The EUR/JPY cross extends its steep descent witnessed since the early part of this week and plummets to the lowest level since May 6, around the 165.40 region during the Asian session on Thursday.
Expectations that the Bank of Japan (BoJ) could hike interest rates again at its upcoming policy meeting next week force investors to continue unwinding bearish Japanese Yen (JPY) bets. Adding to this, the risk-off impulse – as depicted by the overnight slump in the US equities and a weaker tone across the Asian markets – further benefits the JPY's relative safe-haven status and drags the EUR/JPY cross lower for the fifth straight day.
Against the backdrop of persistent worries about a slowing Chinese economy, the disappointing release of the global flash PMIs on Wednesday tempered investors' appetite for perceived riskier assets. Meanwhile, the HCOB's preliminary survey indicated a broad-based weakening of economic conditions in the Eurozone, which reaffirms the European Central Bank's (ECB) downbeat view of the Eurozone's economic prospects.
Moreover, expectations that inflation in the Eurozone would keep falling keep the door for a September interest rate cut by the ECB wide open. This, in turn, undermines the shared currency and contributes to the heavily offered tone surrounding the EUR/JPY cross. Apart from this, the downfall could be attributed to technical selling following the previous day's breakdown through the 100-day Simple Moving Average (SMA).

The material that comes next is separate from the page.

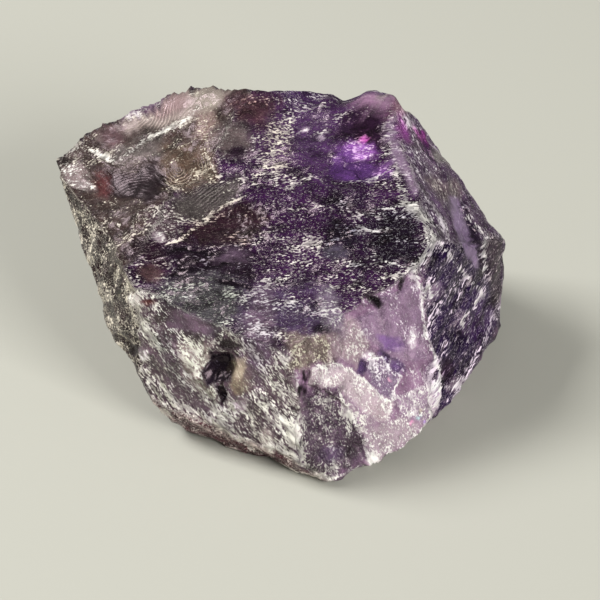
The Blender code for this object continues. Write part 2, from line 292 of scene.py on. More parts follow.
def scarred(ways, r, skin, place, normal, facing):
    """r with the scars taken out. A scar is a sphere's cap of a given reach and depth, and the
    direction u enters it at b - sqrt(b^2 - c.c + R^2), where c is its centre and b = c.u."""
    warp = SCAR_WARP * noise(skin, WARP_LENGTH, 61)

    def scar(at, reach, depth):
        radius = (reach * reach + depth * depth) / (2 * depth)
        centre = skin[at] - HEART + normal[at] * (radius - depth)
        b = ways @ centre
        left = b * b - centre @ centre + radius * radius
        return np.where((left > 0) & (b > 0), b - np.sqrt(np.maximum(left, 0)) + warp, np.inf)

    for spot, size, depth in SCARS:
        r = np.minimum(r, scar(shown_at(spot, place, facing), size, depth))
    for count, largest, share, front_share in STREWN_SCARS:
        for i in range(count):
            way = toward(GOLDEN_ANGLE * i, np.degrees(np.arcsin(1 - (2 * i + 1) / count)))
            at = (ways @ way).argmax()
            chance = 0.5 + 0.5 * noise(np.array([[i * 0.73, count, 0.5]]), 1.0, 5)[0]
            size = largest * (0.5 + 0.5 * chance)
            if facing[at] < 0.3:
                r = np.minimum(r, scar(at, size, share * size))
            elif front_share:
                size *= front_share
                r = np.minimum(r, scar(at, size, FRONT_SCAR_DEPTH * size))
    return r


def shown_at(spot, place, facing):
    """Index of the front-facing point that the front view shows at a place."""
    hidden = 99 * (facing < FRONT_EDGE)
    return (np.hypot(*(place - spot).T) + hidden).argmin()


def oval(places, middle, wide, high, turn=0.0):
    """Distance from the middle of a turned oval, 1 on its edge."""
    x, y = (places - middle).T
    c, s = cos(radians(turn)), sin(radians(turn))
    return np.hypot((x * c + y * s) / wide, (y * c - x * s) / high)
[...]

That said, the Relative Strength Index (RSI) on the daily chart is already flashing slightly oversold conditions and warrants some caution for aggressive bearish traders. Hence, it will be prudent to wait for some near-term consolidation or a modest bounce before positioning for any further depreciating move heading into the key BoJ meeting. In the meantime, traders will take cues from the release of the German Ifo Business Climate on Thursday.
The Bank of Japan (BoJ) is the Japanese central bank, which sets monetary policy in the country. Its mandate is to issue banknotes and carry out currency and monetary control to ensure price stability, which means an inflation target of around 2%.
The Bank of Japan has embarked in an ultra-loose monetary policy since 2013 in order to stimulate the economy and fuel inflation amid a low-inflationary environment. The bank’s policy is based on Quantitative and Qualitative Easing (QQE), or printing notes to buy assets such as government or corporate bonds to provide liquidity. In 2016, the bank doubled down on its strategy and further loosened policy by first introducing negative interest rates and then directly controlling the yield of its 10-year government bonds.
The Bank’s massive stimulus has caused the Yen to depreciate against its main currency peers. This process has exacerbated more recently due to an increasing policy divergence between the Bank of Japan and other main central banks, which have opted to increase interest rates sharply to fight decades-high levels of inflation. The BoJ’s policy of holding down rates has led to a widening differential with other currencies, dragging down the value of the Yen.
A weaker Yen and the spike in global energy prices have led to an increase in Japanese inflation, which has exceeded the BoJ’s 2% target. Still, the Bank judges that the sustainable and stable achievement of the 2% target has not yet come in sight, so any sudden change in the current policy looks unlikely.